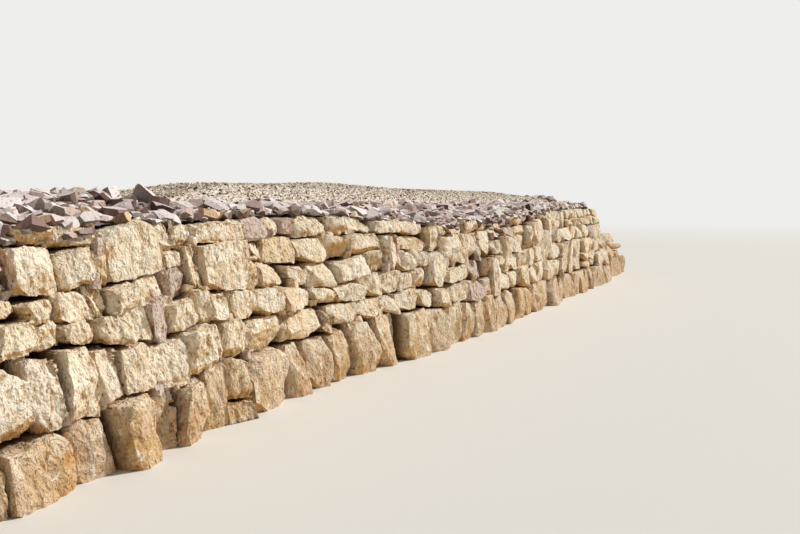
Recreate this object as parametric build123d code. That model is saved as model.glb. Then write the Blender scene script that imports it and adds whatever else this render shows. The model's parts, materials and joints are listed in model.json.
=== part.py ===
from build123d import *
import os
from bisect import bisect_right
from random import Random

# A battered dry stone wall with two faces, laid in six rough courses without mortar.
# Big foundation blocks carry smaller courses, each set back a little from the one below.
# Between the faces lies a rubble hearting, and on top a band of coarse rubble behind
# each face with a crown of gravel between them. The far end is racked back to a low tail.
# Millimetres, +Z up, X along the wall, the front face towards -Y.
# The origin is on the ground at the middle of the whole plan.

# Driving dimensions of the wall at full height
wall_length = 16000.0
base_width = 3000.0
face_thickness = 580.0
course_setback = 56.0

# Low tail beyond the far end, one length for each of its courses
tail_lengths = (2500.0, 1900.0, 1200.0)
tail_width = 900.0

# Rubble and gravel on top of the hearting
shoulder_depth = 80.0
shoulder_width = 300.0
shoulder_overhang = 130.0
shoulder_height = 1580.0
shoulder_rise = 40.0
near_cap_length = 2000.0
near_cap_height = 1630.0
far_cap_length = 700.0
far_cap_height = 1680.0
crown_height = 1800.0
peak_height = 1850.0
peak_place = 6300.0
peak_length = 3000.0
near_ramp_length = 1400.0
far_ramp_length = 2800.0

# Stones of a course: the open joint between two of them and how far they stand back
joint_width = 26.0
joint_depth = 80.0
stone_relief = 50.0
stone_length_range = (300.0, 620.0)
shortest_stone_length = 180.0

# Places along the wall, from its near end, where the bed joints change height
level_end = 600.0
bed_stations = (
    0.0, level_end, 1500.0, 2400.0, 4100.0, 5400.0, 6500.0, 8300.0, 11000.0,
    wall_length - level_end, wall_length,
)

# How far both faces swell outwards, or are sunk inwards, at those places
face_swell = (0.0, 0.0, 0.0, 0.0, -60.0, 100.0, 220.0, 210.0, 160.0, 150.0, 150.0)

# Height of each course's upper bed at those places
bed_heights = (
    (350.0, 350.0, 410.0, 470.0, 480.0, 510.0, 460.0, 430.0, 410.0, 400.0, 400.0),
    (770.0, 770.0, 715.0, 770.0, 680.0, 720.0, 680.0, 690.0, 700.0, 690.0, 690.0),
    (945.0, 945.0, 940.0, 1000.0, 870.0, 930.0, 890.0, 920.0, 950.0, 930.0, 930.0),
    (1090.0, 1090.0, 1110.0, 1190.0, 1070.0, 1140.0, 1080.0, 1150.0, 1190.0, 1180.0, 1180.0),
    (1370.0, 1370.0, 1330.0, 1310.0, 1330.0, 1300.0, 1220.0, 1260.0, 1330.0, 1350.0, 1350.0),
    (1480.0, 1480.0, 1480.0, 1490.0, 1530.0, 1430.0, 1370.0, 1400.0, 1470.0, 1510.0, 1510.0),
)

# Lengths of the stones nearest the near end, course by course; the rest are drawn by lot
near_stones = (
    (300, 530, 330, 360, 260, 370, 240, 290, 640, 320, 410, 370, 460, 450, 560, 450, 500, 340, 400),
    (530, 230, 290, 190, 330, 330, 340, 130, 360, 590, 620, 160, 450, 400, 310, 440, 350, 360),
    (310, 280, 220, 280, 230, 230, 200, 300, 160, 260, 390, 400, 530, 430, 410, 340, 360, 320, 330),
    (510, 240, 280, 110, 310, 310, 210, 120, 90, 520, 240, 470, 340, 470, 570, 300, 310, 300, 290),
    (380, 390, 270, 150, 510, 220, 160, 590, 170, 300, 470, 480, 350, 490, 480, 580, 600),
    (420, 300, 340, 360, 400, 220, 690, 400, 190, 350, 500, 310, 440, 570, 460, 380, 380),
)

course_count = len(bed_heights)
total_length = wall_length + tail_lengths[0]
near_x = -total_length / 2
half_base = base_width / 2
core_half_width = half_base - face_thickness
crown_half_width = core_half_width - shoulder_width
core_height = min(bed_heights[-1]) - shoulder_depth


def along(stations, values, place):
    """Value at a place along the wall, in a straight line between its stations."""
    right = min(max(bisect_right(stations, place), 1), len(stations) - 1)
    left = right - 1
    share = (place - stations[left]) / (stations[right] - stations[left])
    return values[left] + share * (values[right] - values[left])


def swell_at(place):
    """How far each face swells outwards at a place along the wall."""
    return along(bed_stations, face_swell, place)


def bed_at(course, place):
    """Height of the bed under a course; the bed over the last one is the wall's top."""
    return 0.0 if course == 0 else along(bed_stations, bed_heights[course - 1], place)


def setback(course):
    """How far a course stands back from the base course, at the faces and the ends."""
    return course * course_setback


def stone_ends(run, chosen, lot):
    """Places of the joints along a run, from the chosen lengths and then by lot."""
    ends = [0.0]
    lengths = list(chosen)
    while ends[-1] < run:
        length = lengths.pop(0) if lengths else lot.uniform(*stone_length_range)
        ends.append(ends[-1] + length)
    ends[-1] = run
    if len(ends) > 2 and run - ends[-2] < shortest_stone_length:
        del ends[-2]
    return ends


def stone_line(run, chosen, lot):
    """Outline of a row of stones as (place along it, distance back) with open joints."""
    ends = stone_ends(run, chosen, lot)
    line = []
    for first, last in zip(ends, ends[1:]):
        back = lot.uniform(0.0, stone_relief)
        turn = lot.uniform(-0.3, 0.3) * stone_relief
        left = max(back - turn, 0.0)
        right = max(back + turn, 0.0)
        line.append((first + (joint_width / 2 if first > 0 else 0.0), left))
        line.append((last - (joint_width / 2 if last < run else 0.0), right))
        if last < run:
            line.append((last, joint_depth))
    return line


def plan_prism(outline, low, high):
    """A prism with this outline in plan, between two heights."""
    face = make_face(Polyline(*outline, close=True))
    return extrude(Plane.XY.offset(low) * face, high - low)


def side_prism(outline, half_depth):
    """A prism with this outline seen from the front, through the whole wall."""
    face = make_face(Polyline(*outline, close=True))
    return extrude(Plane.XZ.offset(-half_depth) * face, 2 * half_depth)


def inner_line(first, last):
    """The back of a face's stones between two places: (x, distance from the middle)."""
    places = [first, *(s for s in bed_stations if first < s < last), last]
    return [(near_x + s, core_half_width + swell_at(s)) for s in places]


def front_course(course):
    """One course of the front face, whole length, with its joints and uneven beds."""
    first, last = setback(course), wall_length - setback(course)
    lot = Random(course + 1)
    row = stone_line(last - first, near_stones[course], lot)
    face_y = half_base - setback(course)
    outer = [(near_x + first + a, -(face_y + swell_at(first + a) - back)) for a, back in row]
    inner = [(x, -y) for x, y in reversed(inner_line(first, last))]
    stones = plan_prism([*outer, *inner], 0.0, peak_height)
    places = [first, *(s for s in bed_stations if first < s < last), last]
    below = [(near_x + s, bed_at(course, s)) for s in places]
    above = [(near_x + s, bed_at(course + 1, s)) for s in reversed(places)]
    return stones & side_prism([*below, *above], base_width)


def end_course(course, far):
    """One course of an end face, between the stones of the front and the back."""
    lot = Random(course + (41 if far else 21))
    edge = setback(course)
    outside = wall_length - edge if far else edge
    inside = wall_length - face_thickness if far else face_thickness
    half = core_half_width + swell_at(outside)
    half_inside = core_half_width + swell_at(inside)
    turn = -1.0 if far else 1.0
    row = stone_line(2 * half, (), lot)
    outer = [(near_x + outside + turn * back, a - half) for a, back in row]
    inner = [(near_x + inside, half_inside), (near_x + inside, -half_inside)]
    return plan_prism([*outer, *inner], bed_at(course, outside), bed_at(course + 1, outside))


def tail_course(course):
    """One course of the low tail, which the racked far end steps down to."""
    lot = Random(course + 61)
    start = wall_length - setback(course)
    end = wall_length + tail_lengths[course]
    near_row = stone_line(end - start, (), lot)
    far_row = stone_line(end - start, (), lot)
    front = -(half_base - setback(course))
    rear = -(half_base - tail_width + setback(course))
    outer = [(near_x + start + a, front + back) for a, back in near_row]
    inner = [(near_x + start + a, rear - back) for a, back in reversed(far_row)]
    return plan_prism(
        [*outer, *inner], bed_at(course, wall_length), bed_at(course + 1, wall_length)
    )


def hearting():
    """The packed rubble between the faces, up to the underside of the crown."""
    side = inner_line(face_thickness, wall_length - face_thickness)
    outline = [(x, -y) for x, y in side] + [(x, y) for x, y in reversed(side)]
    return plan_prism(outline, 0.0, core_height)


def rubble_shoulder():
    """Coarse rubble behind the front face and a little over its top course."""
    first, last = face_thickness, wall_length - face_thickness
    places = [first, *(s for s in bed_stations if first < s < last), last]
    cuts = []
    for s in places:
        outer = core_half_width + swell_at(s)
        top_bed = bed_at(course_count, s)
        outline = [
            (near_x + s, -outer, core_height),
            (near_x + s, -crown_half_width, core_height),
            (near_x + s, -crown_half_width, shoulder_height),
            (near_x + s, -outer, top_bed + shoulder_rise),
            (near_x + s, -outer - shoulder_overhang, top_bed),
            (near_x + s, -outer, top_bed),
        ]
        cuts.append(make_face(Polyline(*outline, close=True)))
    return loft(cuts, ruled=True)


def gravel_crown():
    """The gravel heaped between the two rubble shoulders, ramped down at both ends."""
    first = near_x + face_thickness + near_cap_length
    last = near_x + wall_length - face_thickness - far_cap_length
    peak = near_x + peak_place
    left, right = -crown_half_width, crown_half_width
    outline = Curve() + [
        Line((first, left, core_height), (first, right, core_height)),
        Line((first, right, core_height), (first, right, shoulder_height)),
        ThreePointArc(
            (first, right, shoulder_height), (first, 0.0, peak_height), (first, left, shoulder_height)
        ),
        Line((first, left, shoulder_height), (first, left, core_height)),
    ]
    heap = extrude(make_face(outline), last - first, dir=(1, 0, 0))
    profile = [
        (first, core_height),
        (last, core_height),
        (last, far_cap_height),
        (last - far_ramp_length, crown_height),
        (peak + peak_length / 2, crown_height),
        (peak, peak_height),
        (peak - peak_length / 2, crown_height),
        (first + near_ramp_length, crown_height),
        (first, near_cap_height),
    ]
    return heap & side_prism(profile, crown_half_width)


def rubble_cap(end, length, height):
    """Coarse rubble over the hearting at an end of the wall, sloping down to its face."""
    inwards = 1.0 if end < wall_length / 2 else -1.0
    outer = end + inwards * face_thickness
    inner = outer + inwards * length
    outline = [
        (near_x + outer, core_height),
        (near_x + inner, core_height),
        (near_x + inner, height),
        (near_x + (outer + inner) / 2, height),
        (near_x + outer, bed_at(course_count, outer)),
    ]
    return side_prism(outline, crown_half_width)


parts = {}
for course in range(course_count):
    number = course + 1
    parts[f"front_course_{number}"] = front_course(course)
    parts[f"back_course_{number}"] = mirror(parts[f"front_course_{number}"], about=Plane.XZ)
    parts[f"near_end_course_{number}"] = end_course(course, far=False)
    parts[f"far_end_course_{number}"] = end_course(course, far=True)
for course in range(len(tail_lengths)):
    parts[f"tail_course_{course + 1}"] = tail_course(course)
parts["rubble_hearting"] = hearting()
parts["front_rubble_shoulder"] = rubble_shoulder()
parts["back_rubble_shoulder"] = mirror(parts["front_rubble_shoulder"], about=Plane.XZ)
parts["near_rubble_cap"] = rubble_cap(0.0, near_cap_length, near_cap_height)
parts["far_rubble_cap"] = rubble_cap(wall_length, far_cap_length, far_cap_height)
parts["gravel_crown"] = gravel_crown()

os.makedirs("parts", exist_ok=True)
for name, shape in parts.items():
    shape.label = name
    export_step(shape, f"parts/{name}.step")
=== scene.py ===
import json
import logging
import math
from bisect import bisect_right
from collections.abc import Iterator
from contextlib import contextmanager
from dataclasses import dataclass, field, replace
from enum import Enum
from functools import cached_property
from itertools import accumulate
from random import Random

import bpy
import numpy as np
from bpy.types import Material, NodeSocket, Object, World
from mathutils import Euler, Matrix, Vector

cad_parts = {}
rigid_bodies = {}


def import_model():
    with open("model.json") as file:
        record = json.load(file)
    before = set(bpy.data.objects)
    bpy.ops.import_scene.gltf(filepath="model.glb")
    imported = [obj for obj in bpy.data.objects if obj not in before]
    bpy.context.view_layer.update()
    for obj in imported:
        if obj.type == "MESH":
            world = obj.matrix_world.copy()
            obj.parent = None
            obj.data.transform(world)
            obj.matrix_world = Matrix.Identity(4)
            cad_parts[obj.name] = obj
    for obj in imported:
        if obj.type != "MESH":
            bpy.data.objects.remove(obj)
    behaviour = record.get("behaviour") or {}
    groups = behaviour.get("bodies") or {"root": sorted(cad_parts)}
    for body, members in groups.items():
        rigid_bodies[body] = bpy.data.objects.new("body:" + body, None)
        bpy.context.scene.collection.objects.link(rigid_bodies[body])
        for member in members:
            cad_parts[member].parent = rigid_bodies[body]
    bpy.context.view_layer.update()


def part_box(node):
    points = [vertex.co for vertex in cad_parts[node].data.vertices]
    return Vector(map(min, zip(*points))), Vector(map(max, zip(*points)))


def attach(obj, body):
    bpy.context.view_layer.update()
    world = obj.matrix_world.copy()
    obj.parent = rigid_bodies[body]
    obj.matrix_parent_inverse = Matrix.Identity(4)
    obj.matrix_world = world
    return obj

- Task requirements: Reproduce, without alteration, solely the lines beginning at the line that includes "rubble_cap(0.0, near_cap_length, near_cap_height)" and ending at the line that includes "record = json.load(file)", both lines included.

- In response:
parts["near_rubble_cap"] = rubble_cap(0.0, near_cap_length, near_cap_height)
parts["far_rubble_cap"] = rubble_cap(wall_length, far_cap_length, far_cap_height)
parts["gravel_crown"] = gravel_crown()

os.makedirs("parts", exist_ok=True)
for name, shape in parts.items():
    shape.label = name
    export_step(shape, f"parts/{name}.step")
=== scene.py ===
import json
import logging
import math
from bisect import bisect_right
from collections.abc import Iterator
from contextlib import contextmanager
from dataclasses import dataclass, field, replace
from enum import Enum
from functools import cached_property
from itertools import accumulate
from random import Random

import bpy
import numpy as np
from bpy.types import Material, NodeSocket, Object, World
from mathutils import Euler, Matrix, Vector

cad_parts = {}
rigid_bodies = {}


def import_model():
    with open("model.json") as file:
        record = json.load(file)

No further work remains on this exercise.